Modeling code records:
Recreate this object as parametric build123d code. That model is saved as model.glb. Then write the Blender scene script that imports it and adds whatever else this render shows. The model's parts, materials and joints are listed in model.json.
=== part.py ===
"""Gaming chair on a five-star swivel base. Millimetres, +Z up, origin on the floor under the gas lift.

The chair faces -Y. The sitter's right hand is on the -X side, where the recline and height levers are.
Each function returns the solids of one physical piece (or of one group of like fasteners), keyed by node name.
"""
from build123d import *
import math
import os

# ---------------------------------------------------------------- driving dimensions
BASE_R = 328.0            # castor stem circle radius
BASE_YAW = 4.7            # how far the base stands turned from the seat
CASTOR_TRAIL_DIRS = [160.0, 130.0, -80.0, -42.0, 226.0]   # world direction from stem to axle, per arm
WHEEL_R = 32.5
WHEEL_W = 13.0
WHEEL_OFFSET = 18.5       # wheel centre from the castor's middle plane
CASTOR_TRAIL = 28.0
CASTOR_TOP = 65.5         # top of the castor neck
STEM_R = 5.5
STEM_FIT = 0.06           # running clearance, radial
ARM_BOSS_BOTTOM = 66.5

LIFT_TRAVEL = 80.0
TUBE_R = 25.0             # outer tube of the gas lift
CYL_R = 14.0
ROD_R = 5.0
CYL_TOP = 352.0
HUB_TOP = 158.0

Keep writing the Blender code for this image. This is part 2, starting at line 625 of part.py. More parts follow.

> **SET PROBLEM**
Write out all the lines again, exactly as they are.

> **COMPLETE OUTPUT**
Recreate this object as parametric build123d code. That model is saved as model.glb. Then write the Blender scene script that imports it and adds whatever else this render shows. The model's parts, materials and joints are listed in model.json.
=== part.py ===
"""Gaming chair on a five-star swivel base. Millimetres, +Z up, origin on the floor under the gas lift.

The chair faces -Y. The sitter's right hand is on the -X side, where the recline and height levers are.
Each function returns the solids of one physical piece (or of one group of like fasteners), keyed by node name.
"""
from build123d import *
import math
import os

# ---------------------------------------------------------------- driving dimensions
BASE_R = 328.0            # castor stem circle radius
BASE_YAW = 4.7            # how far the base stands turned from the seat
CASTOR_TRAIL_DIRS = [160.0, 130.0, -80.0, -42.0, 226.0]   # world direction from stem to axle, per arm
WHEEL_R = 32.5
WHEEL_W = 13.0
WHEEL_OFFSET = 18.5       # wheel centre from the castor's middle plane
CASTOR_TRAIL = 28.0
CASTOR_TOP = 65.5         # top of the castor neck
STEM_R = 5.5
STEM_FIT = 0.06           # running clearance, radial
ARM_BOSS_BOTTOM = 66.5

LIFT_TRAVEL = 80.0
TUBE_R = 25.0             # outer tube of the gas lift
CYL_R = 14.0
ROD_R = 5.0
CYL_TOP = 352.0
HUB_TOP = 158.0

Keep writing the Blender code for this image. This is part 2, starting at line 625 of part.py. More parts follow.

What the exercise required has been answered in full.